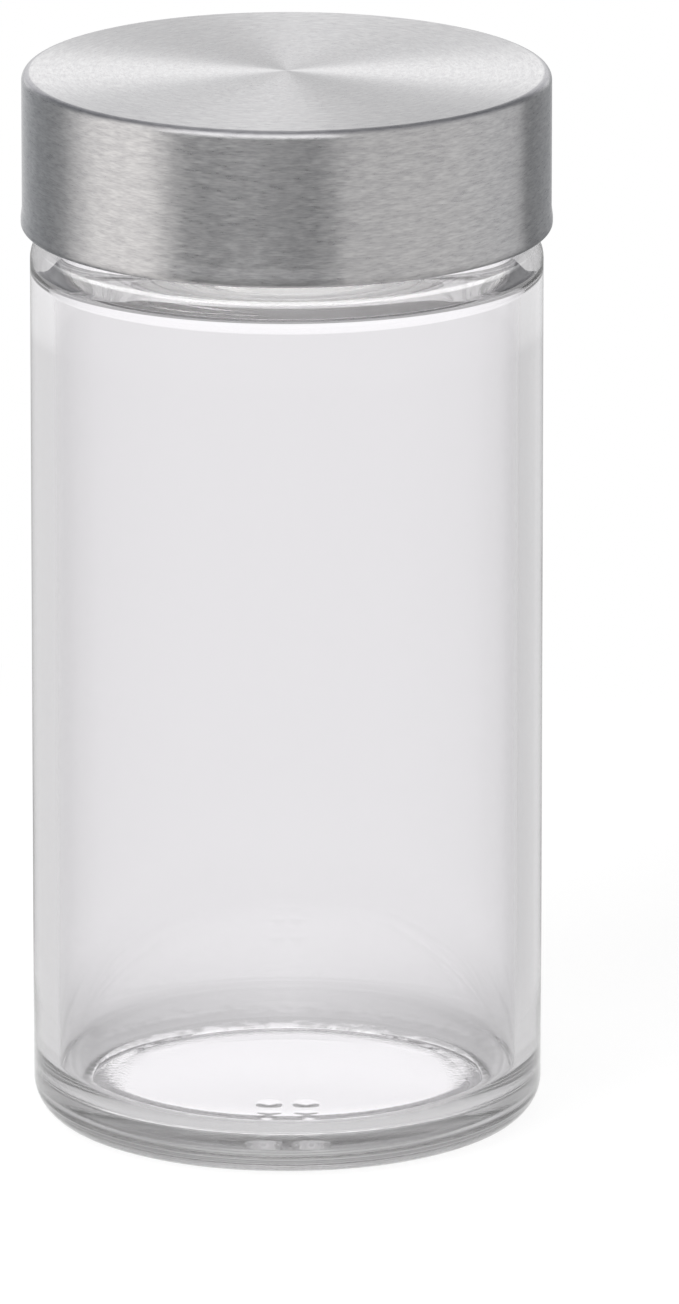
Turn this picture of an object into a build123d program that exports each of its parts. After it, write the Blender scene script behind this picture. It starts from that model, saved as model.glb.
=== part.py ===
from build123d import *
from math import cos, radians, sin, tan
import os

# Glass spice jar with a screw-on steel lid.
# Millimetres, +Z up. The foot stands on Z = 0 and the axis of the jar is the Z axis.

# Overall sizes, lid closed
total_height = 88.0
lid_diameter = 43.4
lid_height = 12.9
lid_overhang = 0.75

# Glass body
body_wall = 2.0
heel_radius = 2.5
floor_height = 2.9
floor_corner_radius = 3.0
floor_crown = 0.08
foot_ring_width = 2.65
foot_edge_radius = 0.3
foot_step_height = 0.5
foot_step_run = 0.5
push_up = 0.08

# Glass shoulder and neck
shoulder_radius = 2.4
shoulder_gap = 0.3
shoulder_thickness = 1.9
shoulder_inner_radius = 2.2
neck_foot_radius = 0.7
neck_wall = 2.3
bore_foot_radius = 0.9
lip_outer_radius = 0.7
lip_inner_radius = 0.5

# Screw thread, right-handed, one start
thread_pitch = 4.23
thread_depth = 1.2
thread_flank_angle = 30.0
thread_clearance = 0.25
flank_clearance = 0.2
jar_thread_crest = 0.9
lid_thread_crest = 0.6
thread_crest_radius = 0.2
lip_to_thread = 2.2
shoulder_to_thread = 2.4
thread_runout_angle = 40.0
thread_end_share = 0.12
thread_root_sink = 0.3
sections_per_turn = 16

# Steel shell of the lid
shell_thickness = 0.4
shell_edge_radius = 0.7
hem_bulge = 0.1
hem_height = 1.6
hem_edge_radius = 0.4
hem_lip_width = 0.8

# Threaded plastic insert inside the shell
insert_plate = 1.1
insert_wall = 1.1
insert_edge_radius = 0.7
insert_lead_in = 0.4
insert_gap = 0.05
flange_height = 1.2
rib_depth = 1.2
rib_width = 0.8
rib_count = 36
liner_bead_reach = 0.6
liner_bead_height = 0.7
liner_bead_gap = 0.1

# Sealing liner
liner_thickness = 0.9
liner_side_gap = 0.15

# Overrun of every cut
overrun = 1.0

# Places that follow from the sizes, from the lid inwards
lid_radius = lid_diameter / 2
body_radius = lid_radius - lid_overhang
skirt_radius = lid_radius - hem_bulge
shell_inner_radius = skirt_radius - shell_thickness
rib_radius = shell_inner_radius - insert_gap
insert_outer_radius = rib_radius - rib_depth
insert_inner_radius = insert_outer_radius - insert_wall
jar_crest_radius = insert_inner_radius - thread_clearance
neck_radius = jar_crest_radius - thread_depth
lid_crest_radius = neck_radius + thread_clearance
bore_radius = neck_radius - neck_wall
cavity_radius = body_radius - body_wall

# Heights that follow from the sizes, from the lid's top down
shell_underside = total_height - shell_thickness
plate_underside = shell_underside - insert_plate
lip_height = plate_underside - liner_thickness
lid_bottom = total_height - lid_height
insert_bottom = lid_bottom + shell_thickness
shoulder_top = lid_bottom - shoulder_gap
cavity_shoulder = shoulder_top - shoulder_thickness

# The lid's thread runs under the jar's and bears up against it
flank_slope = tan(radians(thread_flank_angle))
engagement = jar_crest_radius - lid_crest_radius
thread_drop = (jar_thread_crest + lid_thread_crest) / 2 + engagement * flank_slope + flank_clearance
jar_thread_low = shoulder_top + shoulder_to_thread
jar_thread_high = lip_height - lip_to_thread
lid_thread_foot = lid_thread_crest + 2 * thread_depth * flank_slope
lid_thread_low = insert_bottom + insert_lead_in + lid_thread_foot / 2
lid_thread_high = jar_thread_high - thread_drop


def outline(corners):
    """A closed face through (x, y, corner radius) corners."""
    face = make_face(Polyline(*[(x, y) for x, y, _ in corners], close=True))
    for x, y, radius in corners:
        if radius:
            face = fillet(face.vertices().sort_by_distance((x, y))[0], radius)
    return face


def dome(radius, base, rise):
    """Half the section of a shallow dome that stands on height base."""
    return make_face(
        [
            Line((0, base), (radius, base)),
            TangentArc((0, base + rise), (radius, base), tangent=(1, 0)),
            Line((0, base + rise), (0, base)),
        ]
    )


def turned(face):
    """The round solid that a half section, drawn as (radius, height), sweeps about the axis."""
    return revolve(Plane.XZ * face, Axis.Z)


def thread_section(depth, crest_width, share, inward):
    """A rounded thread's section on its wall, scaled by share, as (radial, axial) from the wall."""
    side = -1 if inward else 1
    crest = share * crest_width / 2
    foot = crest + share * depth * flank_slope
    corners = [
        (-side * thread_root_sink, -foot, 0),
        (0, -foot, 0),
        (side * share * depth, -crest, share * thread_crest_radius),
        (side * share * depth, crest, share * thread_crest_radius),
        (0, foot, 0),
        (-side * thread_root_sink, foot, 0),
    ]
    return outline(corners)


def thread_ridge(wall_radius, crest_width, low, high, drop, inward=False):
    """A screw thread on a round wall, from height low to height high, that runs out at both ends.

    Every thread made here follows one helix, let down by drop, so that two of them stay in mesh.
    """
    first_angle = 360 * (low + drop) / thread_pitch
    last_angle = 360 * (high + drop) / thread_pitch
    steps = max(2, round(sections_per_turn * (last_angle - first_angle) / 360))
    sections = []
    for step in range(steps + 1):
        angle = first_angle + (last_angle - first_angle) * step / steps
        from_end = min(angle - first_angle, last_angle - angle)
        runout = min(1, from_end / thread_runout_angle)
        share = thread_end_share + (1 - thread_end_share) * sin(radians(90 * runout))
        radial = Vector(cos(radians(angle)), sin(radians(angle)), 0)
        height = angle * thread_pitch / 360 - drop
        plane = Plane(
            origin=radial * wall_radius + Vector(0, 0, height),
            x_dir=radial,
            z_dir=radial.cross(Vector(0, 0, 1)),
        )
        sections.append(plane * thread_section(thread_depth, crest_width, share, inward))
    return loft(sections)


def make_jar():
    """The glass: heel, body, shoulder and threaded neck outside, one open hollow inside."""
    outside = outline(
        [
            (0, 0, 0),
            (body_radius, 0, heel_radius),
            (body_radius, shoulder_top, shoulder_radius),
            (neck_radius, shoulder_top, neck_foot_radius),
            (neck_radius, lip_height, lip_outer_radius),
            (0, lip_height, 0),
        ]
    )
    hollow = outline(
        [
            (0, floor_height, 0),
            (cavity_radius, floor_height, floor_corner_radius),
            (cavity_radius, cavity_shoulder, shoulder_inner_radius),
            (bore_radius, cavity_shoulder, bore_foot_radius),
            (bore_radius, lip_height + overrun, 0),
            (0, lip_height + overrun, 0),
        ]
    )
    hollow -= dome(cavity_radius - floor_corner_radius, floor_height, floor_crown)
    ring_inner_radius = body_radius - heel_radius - foot_ring_width
    under_radius = ring_inner_radius - foot_step_run
    recess = outline(
        [
            (0, 0, 0),
            (ring_inner_radius, 0, 0),
            (under_radius, foot_step_height, 0),
            (0, foot_step_height, 0),
        ]
    )
    glass = outside - hollow - recess - dome(under_radius, foot_step_height, push_up)
    glass = fillet(glass.vertices().sort_by_distance((bore_radius, lip_height))[0], lip_inner_radius)
    glass = fillet(glass.vertices().sort_by_distance((ring_inner_radius, 0))[0], foot_edge_radius)
    thread = thread_ridge(neck_radius, jar_thread_crest, jar_thread_low, jar_thread_high, 0)
    return turned(glass) + thread


def make_shell():
    """The lid's drawn steel shell: flat top, straight skirt and a hem turned in under the insert."""
    hem_top = lid_bottom + hem_height
    outside = outline(
        [
            (0, lid_bottom, 0),
            (lid_radius, lid_bottom, hem_edge_radius),
            (lid_radius, lid_bottom + hem_height / 2, hem_height / 2),
            (skirt_radius, hem_top, hem_height / 2),
            (skirt_radius, total_height, shell_edge_radius),
            (0, total_height, 0),
        ]
    )
    inside = outline(
        [
            (0, insert_bottom, 0),
            (shell_inner_radius, insert_bottom, hem_edge_radius / 2),
            (shell_inner_radius, shell_underside, shell_edge_radius - shell_thickness),
            (0, shell_underside, 0),
        ]
    )
    mouth_radius = shell_inner_radius - hem_lip_width
    mouth = outline(
        [
            (0, lid_bottom - overrun, 0),
            (mouth_radius, lid_bottom - overrun, 0),
            (mouth_radius, insert_bottom + shell_thickness / 2, 0),
            (0, insert_bottom + shell_thickness / 2, 0),
        ]
    )
    return turned(outside - inside - mouth)


def make_insert():
    """The moulded inner cap: plate, threaded wall, flange on the hem and ribs out to the shell."""
    flange_top = insert_bottom + flange_height
    outside = outline(
        [
            (0, insert_bottom, 0),
            (rib_radius, insert_bottom, hem_edge_radius),
            (rib_radius, flange_top, 0),
            (insert_outer_radius, flange_top, 0),
            (insert_outer_radius, plate_underside, 0),
            (rib_radius, plate_underside, 0),
            (rib_radius, shell_underside, insert_edge_radius),
            (0, shell_underside, 0),
        ]
    )
    bead_top = lip_height - liner_bead_gap
    bead_radius = insert_inner_radius - liner_bead_reach
    inside = outline(
        [
            (0, insert_bottom - overrun, 0),
            (insert_inner_radius + insert_lead_in + overrun, insert_bottom - overrun, 0),
            (insert_inner_radius, insert_bottom + insert_lead_in, 0),
            (insert_inner_radius, bead_top - liner_bead_height, 0),
            (bead_radius, bead_top - liner_bead_height / 2, liner_bead_height / 4),
            (insert_inner_radius, bead_top, 0),
            (insert_inner_radius, plate_underside, 0),
            (0, plate_underside, 0),
        ]
    )
    insert = turned(outside - inside)
    rib_middle = (insert_outer_radius - insert_wall / 2 + rib_radius) / 2
    rib = Pos(rib_middle, 0, (flange_top + plate_underside) / 2) * Box(
        rib_radius - insert_outer_radius + insert_wall / 2,
        rib_width,
        plate_underside - flange_top,
    )
    ribs = [place * rib for place in PolarLocations(0, rib_count)]
    thread = thread_ridge(
        insert_inner_radius, lid_thread_crest, lid_thread_low, lid_thread_high, thread_drop, inward=True
    )
    return insert + ribs + thread


def make_liner():
    """The foam disc that the lid presses on the jar's lip."""
    liner_radius = insert_inner_radius - liner_side_gap
    disc = outline(
        [
            (0, lip_height, 0),
            (liner_radius, lip_height, 0),
            (liner_radius, plate_underside, 0),
            (0, plate_underside, 0),
        ]
    )
    return turned(disc)


os.makedirs("parts", exist_ok=True)
pieces = {
    "glass_jar": make_jar(),
    "lid_shell": make_shell(),
    "lid_insert": make_insert(),
    "seal_liner": make_liner(),
}
for name, piece in pieces.items():
    export_step(piece, f"parts/{name}.step")
print("bore radius", round(bore_radius, 2), "neck radius", round(neck_radius, 2))
print("lip height", round(lip_height, 2), "lid thread", round(lid_thread_low, 2), round(lid_thread_high, 2))
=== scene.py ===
import math

import bmesh
import bpy
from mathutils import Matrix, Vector


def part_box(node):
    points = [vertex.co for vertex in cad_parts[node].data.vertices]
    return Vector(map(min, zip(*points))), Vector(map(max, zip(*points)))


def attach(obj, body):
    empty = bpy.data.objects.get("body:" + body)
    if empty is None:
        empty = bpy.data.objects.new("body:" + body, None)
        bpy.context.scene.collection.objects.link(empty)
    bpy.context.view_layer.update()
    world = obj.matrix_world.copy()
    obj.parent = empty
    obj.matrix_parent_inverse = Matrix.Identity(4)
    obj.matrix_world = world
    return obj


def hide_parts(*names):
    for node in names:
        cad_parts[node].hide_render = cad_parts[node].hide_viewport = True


# A spice jar of clear glass with a brushed steel screw lid, in metres, on the frame of its solids.

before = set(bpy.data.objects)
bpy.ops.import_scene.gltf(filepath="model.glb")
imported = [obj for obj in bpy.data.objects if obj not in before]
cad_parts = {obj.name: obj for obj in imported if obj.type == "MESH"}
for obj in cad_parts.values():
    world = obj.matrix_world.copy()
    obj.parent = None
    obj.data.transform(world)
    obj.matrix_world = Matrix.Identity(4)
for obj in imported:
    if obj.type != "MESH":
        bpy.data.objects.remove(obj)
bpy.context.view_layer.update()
jar_low, jar_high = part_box("glass_jar")
shell_low, shell_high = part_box("lid_shell")
insert_low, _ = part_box("lid_insert")

# Sizes that the frame gives
body_radius = (jar_high.x - jar_low.x) / 2
lip_height = jar_high.z
lid_radius = (shell_high.x - shell_low.x) / 2
lid_bottom = shell_low.z
lid_top = shell_high.z
insert_bottom = insert_low.z

# Glass body
body_wall = 0.0020
heel_radius = 0.0031
floor_height = 0.0029
floor_corner_radius = 0.0030
floor_crown = 0.00008
foot_ring_width = 0.00205
foot_edge_radius = 0.0003
foot_step_height = 0.0005
foot_step_run = 0.0005
foot_step_round = 0.0008
push_up = 0.00008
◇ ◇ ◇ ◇
WHAT IS EXPECTED: Retype only what lies between the line bearing "for name, piece" and the line bearing "if empty is", keeping both of those lines.

REPLY TO THE EXERCISE:
for name, piece in pieces.items():
    export_step(piece, f"parts/{name}.step")
print("bore radius", round(bore_radius, 2), "neck radius", round(neck_radius, 2))
print("lip height", round(lip_height, 2), "lid thread", round(lid_thread_low, 2), round(lid_thread_high, 2))
=== scene.py ===
import math

import bmesh
import bpy
from mathutils import Matrix, Vector


def part_box(node):
    points = [vertex.co for vertex in cad_parts[node].data.vertices]
    return Vector(map(min, zip(*points))), Vector(map(max, zip(*points)))


def attach(obj, body):
    empty = bpy.data.objects.get("body:" + body)
    if empty is None:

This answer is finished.